WHAT YOU HAVE TO DO:
Exactly and only the lines from the one containing "Keep writing the FreeCAD" through the one containing "-xs[1:].ravel()[::-1], xs.ravel(), [edge]])" are to be repeated, both ends included.

RECORDS SHOWN:
++++
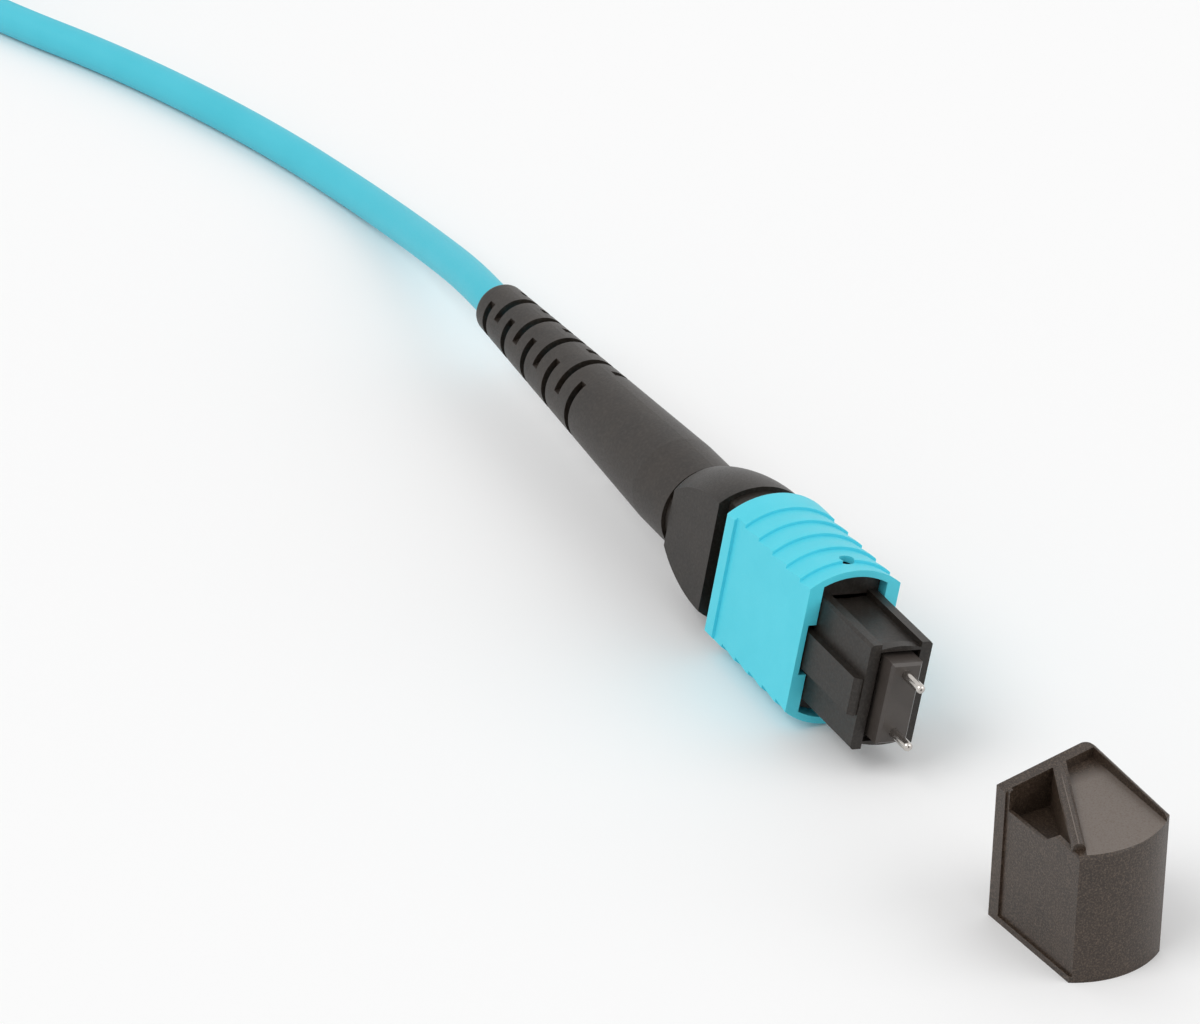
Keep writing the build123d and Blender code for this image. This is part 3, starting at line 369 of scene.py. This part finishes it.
++++
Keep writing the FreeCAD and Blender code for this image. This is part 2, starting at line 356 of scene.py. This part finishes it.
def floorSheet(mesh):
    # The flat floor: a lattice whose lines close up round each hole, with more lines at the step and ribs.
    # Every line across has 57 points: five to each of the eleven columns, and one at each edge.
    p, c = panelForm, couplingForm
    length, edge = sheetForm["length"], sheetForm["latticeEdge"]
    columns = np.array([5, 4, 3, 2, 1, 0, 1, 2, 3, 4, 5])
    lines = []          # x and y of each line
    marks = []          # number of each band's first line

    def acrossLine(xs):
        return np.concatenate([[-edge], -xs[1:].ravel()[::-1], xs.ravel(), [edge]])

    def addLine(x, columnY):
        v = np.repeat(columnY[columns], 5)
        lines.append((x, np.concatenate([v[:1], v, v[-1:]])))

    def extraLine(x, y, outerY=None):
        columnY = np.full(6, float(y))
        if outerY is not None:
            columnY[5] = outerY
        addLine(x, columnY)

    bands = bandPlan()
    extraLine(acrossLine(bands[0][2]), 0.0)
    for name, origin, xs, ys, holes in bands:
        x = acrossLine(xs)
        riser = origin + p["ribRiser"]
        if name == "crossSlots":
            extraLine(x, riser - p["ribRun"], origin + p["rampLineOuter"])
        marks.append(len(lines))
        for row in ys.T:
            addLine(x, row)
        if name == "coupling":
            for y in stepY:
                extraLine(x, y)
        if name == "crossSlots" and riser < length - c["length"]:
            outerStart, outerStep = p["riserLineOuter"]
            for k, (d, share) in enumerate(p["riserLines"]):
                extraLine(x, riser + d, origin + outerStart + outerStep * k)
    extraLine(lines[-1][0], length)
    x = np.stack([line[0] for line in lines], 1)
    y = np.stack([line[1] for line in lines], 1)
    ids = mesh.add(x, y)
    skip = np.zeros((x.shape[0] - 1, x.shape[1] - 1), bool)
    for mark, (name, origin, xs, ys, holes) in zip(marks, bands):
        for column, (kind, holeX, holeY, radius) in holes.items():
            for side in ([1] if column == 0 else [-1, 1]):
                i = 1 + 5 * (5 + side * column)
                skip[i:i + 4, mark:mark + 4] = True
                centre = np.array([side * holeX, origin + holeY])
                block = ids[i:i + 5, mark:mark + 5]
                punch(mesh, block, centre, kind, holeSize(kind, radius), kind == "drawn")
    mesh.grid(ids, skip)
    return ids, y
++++
RIGHT ANSWER:
Keep writing the FreeCAD and Blender code for this image. This is part 2, starting at line 356 of scene.py. This part finishes it.
def floorSheet(mesh):
    # The flat floor: a lattice whose lines close up round each hole, with more lines at the step and ribs.
    # Every line across has 57 points: five to each of the eleven columns, and one at each edge.
    p, c = panelForm, couplingForm
    length, edge = sheetForm["length"], sheetForm["latticeEdge"]
    columns = np.array([5, 4, 3, 2, 1, 0, 1, 2, 3, 4, 5])
    lines = []          # x and y of each line
    marks = []          # number of each band's first line

    def acrossLine(xs):
        return np.concatenate([[-edge], -xs[1:].ravel()[::-1], xs.ravel(), [edge]])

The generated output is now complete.